Noel Edmonds will present only the first lottery show, on 19 November, because he and other celebrities, including Terry Wogan and Bruce Forsyth, are understood to have been unhappy about presenting the show regularly.

Anthea Turner, a former presenter on Blue Peter, currently with GMTV, will host the draws with Gordon Kennedy, who appeared in the Channel 4 comedy Absolutely.

The BBC won the contract with Camelot, the consortium organising the lottery, but neither side would say yesterday how much it was worth.
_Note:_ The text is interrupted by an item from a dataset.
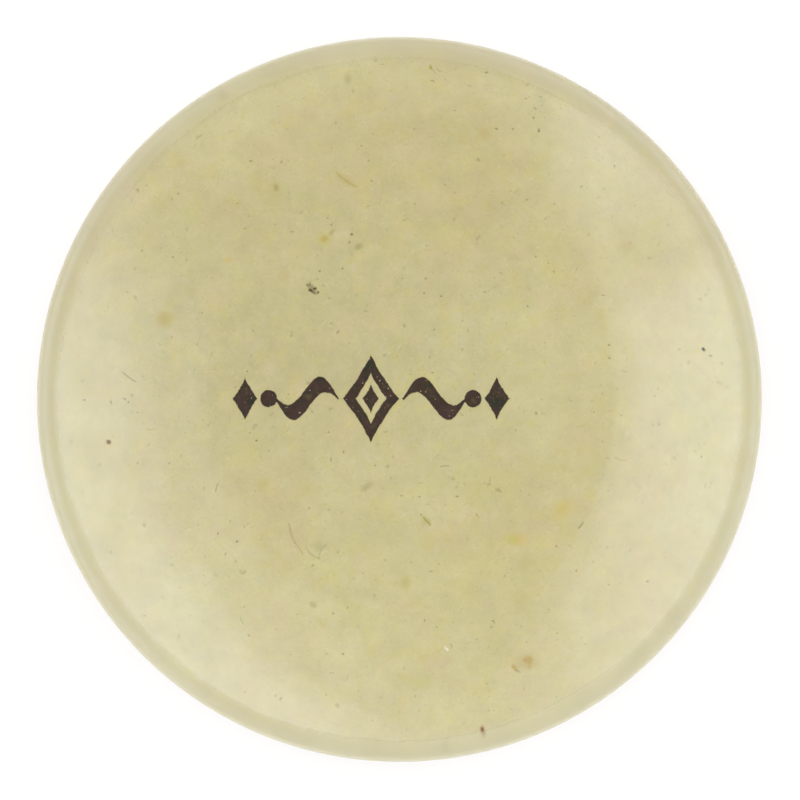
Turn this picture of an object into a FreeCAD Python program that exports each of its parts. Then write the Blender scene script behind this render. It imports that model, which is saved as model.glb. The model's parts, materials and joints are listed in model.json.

Nor would Alan Yentob, head of BBC1, say how long the programme would be or what time it would be broadcast.

Top presenters are understood to have been loath to become involved, as the show will involve drawing the winning numbers but not presenting a cheque, because as the draw is live, the winner will still be unknown, which limits the excitement.

The Millennium Commission will advertise for a new chief executive at a salary of pounds 76,000 later this week following the dismissal of Nicholas Hinton by the National Heritage Secretary, Stephen Dorrell.

Yesterday, Heather Wilkinson, a career civil servant, was running the commission as acting director on secondment from the Department of National Heritage. She is understood to be unlikely to apply for the post, which the Government hopes to fill within a few weeks.

While Ms Wilkinson does the job, she will be earning between pounds 30,000 and pounds 40,000 as a grade 7 civil servant.